> [Problem description] Please output the data below exactly as given, starting at its first line and stopping after the line that contains "bpy.data.objects.remove(cutter)".

*** Stored data

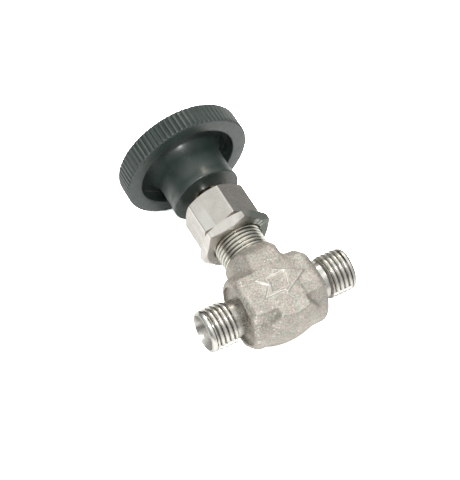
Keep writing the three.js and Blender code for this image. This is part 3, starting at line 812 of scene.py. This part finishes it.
def cut_away(obj, cutter):
    """Cuts one object's shape out of another, and removes the cutter."""
    cut = obj.modifiers.new("cut", "BOOLEAN")
    cut.operation = "DIFFERENCE"
    cut.solver = "EXACT"
    cut.object = cutter
    bpy.context.view_layer.update()
    graph = bpy.context.evaluated_depsgraph_get()
    obj.data = bpy.data.meshes.new_from_object(obj.evaluated_get(graph))
    obj.modifiers.clear()
    bpy.data.objects.remove(cutter)


def make_knob(material):
    """The moulding: hub, bell-shaped recess and fluted rim, with a hole for the set screw."""
    outline = knob_outline()
    per_flute = 10
    columns = FLUTES * per_flute
    angles = np.linspace(0, 2 * math.pi, columns, endpoint=False)
    overlap = 0.35
    groove = np.clip((np.cos(FLUTES * angles) + overlap) / (1 + overlap), 0, 1) ** 1.2
    radius = outline[:, :1] - FLUTE_DEPTH * outline[:, 2:3] * groove[None, :]
    height = outline[:, 1:2] * np.ones((1, columns))
    points = around(radius, height, angles[None, :])
    faces = ring_faces(len(outline), columns, False)
    knob = build("knob_moulding", points.reshape(-1, 3), faces, material, 40.0)
    hole, end = SCREW_RADIUS + 0.3, HUB_LIP + 2
    cutter = turned("screw_hole", [(0, 0), (hole, 0), (hole, end), (0, end)], material, sides=64)
    across_hub(cutter.data, 0)
    cut_away(knob, cutter)
    return knob


def make_set_screw(material):
    """The set screw, with a round hole for its key."""
    length = SCREW_OUTER - SCREW_INNER
    socket = 1.155
    outline = rounded([
        (0, 0, 0), (SCREW_RADIUS - 0.5, 0, 0.1), (SCREW_RADIUS, 0.5, 0.1),
        (SCREW_RADIUS, length, 0.2), (socket, length, 0.1), (socket, length - 2.4, 0),
        (0, length - 2.9, 0)])
    screw = turned("set_screw_turned", outline, material, sides=48)
    across_hub(screw.data, SCREW_INNER)
    return screw


def make_stem(material):
    """The stem, from its chamfered screw inside the body to its plain top in the knob."""
    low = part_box("stem")[0].z / MM - PORT_AXIS_HEIGHT
    outline = rounded([
        (0, low, 0), (2.6, low, 0.2), (STEM_SCREW_RADIUS, 5.9, 0.1),
        (STEM_SCREW_RADIUS, STEM_SCREW_TOP, 0.1), (STEM_RADIUS, STEM_SCREW_TOP + 0.4, 0),
        (STEM_RADIUS, STEM_TOP, 0.4), (0, STEM_TOP, 0)])
    return turned("stem_bar", outline, material, sides=96)


# ---- Set -------------------------------------------------------------------------------------

CAMERA_RIGHT = Vector((0.872, -0.049, -0.489))
CAMERA_BACK = Vector((-0.303, -0.835, -0.457))
CAMERA_DISTANCE, CAMERA_LENS = 450.0, 137.5
# The middle of the picture, to the camera's right and up from the crossing of the axes.
AIM_RIGHT, AIM_UP = -11.195, 14.705

TABLE_UP = Vector((0.0, -0.988, 0.151)).normalized()
TABLE_POINT = (0, 9.9, -7.0)
TABLE_REACH = 0.6


def make_camera():
    """A long lens, looking at the pad and up under the knob."""
    back = CAMERA_BACK.normalized()
    right = (CAMERA_RIGHT - back * CAMERA_RIGHT.dot(back)).normalized()
    up = back.cross(right)
    data = bpy.data.cameras.new("camera")
    data.lens = CAMERA_LENS
    data.sensor_width = 36.0
    data.clip_start, data.clip_end = 0.01, 10.0
    camera = bpy.data.objects.new("camera", data)
    bpy.context.scene.collection.objects.link(camera)
    place = AIM_RIGHT * right + AIM_UP * up + CAMERA_DISTANCE * back
    turn = Matrix((right, up, back)).transposed().to_4x4()
    camera.matrix_world = Matrix.Translation(Vector(to_row(place))) @ turn
    bpy.context.scene.camera = camera


def table_white():
    """White to the camera, clear from behind, and to the valve a painted light, brighter on the
    camera's left.
    """
    over_white = 8.0
    material = bpy.data.materials.new("table_white")
    material.use_nodes = True
    nodes, links = material.node_tree.nodes, material.node_tree.links
    place = nodes.new("ShaderNodeTexCoord")
    side = nodes.new("ShaderNodeVectorMath")
    side.operation = "DOT_PRODUCT"
    side.inputs[1].default_value = CAMERA_RIGHT
    links.new(place.outputs["Object"], side.inputs[0])
    shade = nodes.new("ShaderNodeMapRange")
    # Painted light: as the valve sees it, the paper is brighter on the camera's left than on its right.
    left_to_right = {"From Min": 10 * MM, "From Max": 60 * MM, "To Min": 1.25, "To Max": 0.45}
    for key, value in left_to_right.items():
        shade.inputs[key].default_value = value
    links.new(side.outputs["Value"], shade.inputs["Value"])
    paper = nodes["Principled BSDF"]
    paper.inputs["Roughness"].default_value = 0.6
    links.new(shade.outputs["Result"], paper.inputs["Base Color"])
    seen = nodes.new("ShaderNodeBsdfDiffuse")
    seen.inputs["Color"].default_value = (over_white, over_white, over_white, 1)
    path = nodes.new("ShaderNodeLightPath")
    geometry = nodes.new("ShaderNodeNewGeometry")
    front, both = nodes.new("ShaderNodeMixShader"), nodes.new("ShaderNodeMixShader")
    links.new(path.outputs["Is Camera Ray"], front.inputs[0])
    links.new(paper.outputs[0], front.inputs[1])
    links.new(seen.outputs[0], front.inputs[2])
    links.new(geometry.outputs["Backfacing"], both.inputs[0])
    links.new(front.outputs[0], both.inputs[1])
    links.new(nodes.new("ShaderNodeBsdfTransparent").outputs[0], both.inputs[2])
    links.new(both.outputs[0], nodes["Material Output"].inputs["Surface"])
    return material


def make_floor():
    """The table: a wide sheet close under the valve's back and the knob's rim."""
    centre = Vector(to_row(TABLE_POINT))
    across = Vector((TABLE_REACH, 0, 0))
    along = TABLE_UP.cross(across)
    mesh = bpy.data.meshes.new("table")
    corners = [centre + a * across + b * along for a, b in ((-1, -1), (1, -1), (1, 1), (-1, 1))]
    mesh.from_pydata(corners, [], [(0, 1, 2, 3)])
    mesh.materials.append(table_white())
    floor = bpy.data.objects.new("table", mesh)
    bpy.context.scene.collection.objects.link(floor)


def make_light(name, direction, distance, size, power, colour=(1, 1, 1)):
    """A soft square light aimed at the valve from the given direction."""
    centre = Vector(to_row((0, 0, 18)))
    data = bpy.data.lights.new(name, "AREA")
    data.size = size
    data.energy = power
    data.color = colour
    light = bpy.data.objects.new(name, data)
    bpy.context.scene.collection.objects.link(light)
    direction = Vector(direction).normalized()
    light.location = centre + direction * distance
    light.rotation_mode = "QUATERNION"
    light.rotation_quaternion = direction.to_track_quat("Z", "Y")


def make_world():
    """White to the camera; to the valve, a room that is bright over the table and dim round it."""
    world = bpy.data.worlds.new("studio")
    bpy.context.scene.world = world
    world.use_nodes = True
    nodes, links = world.node_tree.nodes, world.node_tree.links
    nodes.clear()
    coordinate = nodes.new("ShaderNodeTexCoord")
    dot = nodes.new("ShaderNodeVectorMath")
    dot.operation = "DOT_PRODUCT"
    dot.inputs[1].default_value = TABLE_UP
    links.new(coordinate.outputs["Generated"], dot.inputs[0])
    height = nodes.new("ShaderNodeMapRange")
    height.inputs["From Min"].default_value = -1
    height.inputs["From Max"].default_value = 1
    links.new(dot.outputs["Value"], height.inputs["Value"])
    ramp = nodes.new("ShaderNodeValToRGB")
    greys = [(0.0, 0.45), (0.40, 0.30), (0.50, 0.20), (0.62, 0.24), (0.75, 0.46), (0.88, 0.92),
             (1.0, 1.12)]
    fill_ramp(ramp.color_ramp, [(at, (grey * 0.97, grey, grey * 0.98)) for at, grey in greys])
    links.new(height.outputs["Result"], ramp.inputs["Fac"])
    room = nodes.new("ShaderNodeBackground")
    links.new(ramp.outputs["Color"], room.inputs["Color"])
    white = nodes.new("ShaderNodeBackground")
    white.inputs["Color"].default_value = (1, 1, 1, 1)
    path = nodes.new("ShaderNodeLightPath")
    mix = nodes.new("ShaderNodeMixShader")
    links.new(path.outputs["Is Camera Ray"], mix.inputs[0])
    links.new(room.outputs[0], mix.inputs[1])
    links.new(white.outputs[0], mix.inputs[2])
    output = nodes.new("ShaderNodeOutputWorld")
    links.new(mix.outputs[0], output.inputs["Surface"])


# ---- Assembly --------------------------------------------------------------------------------

# Painted shade for the turned parts, as (radius, grey) stops: darker in thread roots, relief and bore.
PORT_GROOVE_SHADE = [
    (PORT_CONE - 0.10, 0.80), (PORT_RELIEF - 0.08, 0.95), (PORT_RELIEF - 0.03, 0.88),
    (PORT_ROOT + 0.12, 0.50), (PORT_CREST - 0.30, 1.0),
]
NECK_GROOVE_SHADE = [(NECK_ROOT, 0.38), (NECK_CREST - 0.30, 0.65), (NECK_CREST - 0.08, 1.0)]

STEEL_FORGED = forged_steel()
STEEL_PORT = turned_steel("machined_steel_ports", (0.78, 0.755, 0.71), (0.23, 0.35),
                          (16.0, 0.5, 0.5), (0, 1, 1), PORT_GROOVE_SHADE)
STEEL_NECK = turned_steel("machined_steel_neck", (0.78, 0.755, 0.69), (0.16, 0.26),
                          (0.5, 0.5, 16.0), (1, 1, 0), NECK_GROOVE_SHADE)
STEEL_NUT = nut_steel("machined_steel_nut", (0.67, 0.625, 0.58), 0.27)
# The panel nut gets a painted shade on its side to the camera's right.
STEEL_PANEL_NUT = nut_steel("panel_nut_steel", (0.70, 0.66, 0.62), 0.30, (-9.5, -6.0))
PLASTIC = black_plastic()
STEEL_SCREW = plain_part("black_oxide_steel", (0.05, 0.05, 0.055), 0.8, 0.35)
STEEL_INSIDE = plain_part("machined_steel_inside", (0.70, 0.68, 0.65), 1.0, 0.28)
BRASS = plain_part("brass_insert", (0.72, 0.55, 0.27), 1.0, 0.32)
PTFE = plain_part("white_ptfe", (0.86, 0.85, 0.82), 0.0, 0.45)

INSIDE_LOOKS = {
    "needle_tip": STEEL_INSIDE,
    "packing_support_washer": STEEL_INSIDE,
    "packing_gland": STEEL_INSIDE,
    "packing_ring_lower": PTFE,
    "packing_ring_middle": PTFE,
    "packing_ring_upper": PTFE,
    "knob_insert": BRASS,
}


def attach(piece, body, node):
    """Puts a piece on its moving body, in place of the CAD's node."""
    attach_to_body(piece, body)
    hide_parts(node)


attach(make_forging(STEEL_FORGED), "valve", "valve_body")
attach(make_port("port_inlet", "-x", STEEL_PORT), "valve", "valve_body")
attach(make_port("port_outlet", "+x", STEEL_PORT), "valve", "valve_body")
attach(make_neck(STEEL_NECK), "valve", "valve_body")
attach(make_packing_nut(STEEL_NUT), "valve", "packing_nut")
attach(make_panel_nut(STEEL_PANEL_NUT), "panel_nut", "panel_nut")
attach(make_knob(PLASTIC), "handle", "knob")
attach(make_stem(STEEL_INSIDE), "handle", "stem")
attach(make_set_screw(STEEL_SCREW), "handle", "knob_set_screw")

for node_name, look in INSIDE_LOOKS.items():
    node_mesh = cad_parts[node_name].data
    node_mesh.materials.clear()
    node_mesh.materials.append(look)

make_camera()
make_floor()
make_world()
make_light("flash", (-0.126, -0.974, -0.190), 0.50, 0.05, 0.9)
make_light("bounce", (0.25, -0.35, -0.90), 0.50, 0.30, 0.12)
make_light("ceiling", (0.250, -0.690, 0.690), 0.60, 0.12, 0.45, (1.0, 0.90, 0.78))

scene = bpy.context.scene
scene.view_settings.view_transform = "Standard"
scene.view_settings.look = "None"
scene.view_settings.exposure = 0.0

******

> [Solution for this problem]
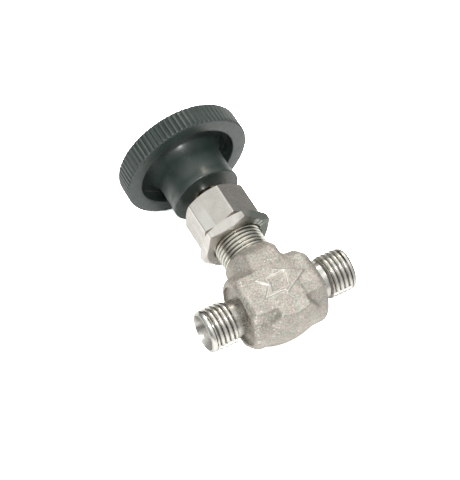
Keep writing the three.js and Blender code for this image. This is part 3, starting at line 812 of scene.py. This part finishes it.
def cut_away(obj, cutter):
    """Cuts one object's shape out of another, and removes the cutter."""
    cut = obj.modifiers.new("cut", "BOOLEAN")
    cut.operation = "DIFFERENCE"
    cut.solver = "EXACT"
    cut.object = cutter
    bpy.context.view_layer.update()
    graph = bpy.context.evaluated_depsgraph_get()
    obj.data = bpy.data.meshes.new_from_object(obj.evaluated_get(graph))
    obj.modifiers.clear()
    bpy.data.objects.remove(cutter)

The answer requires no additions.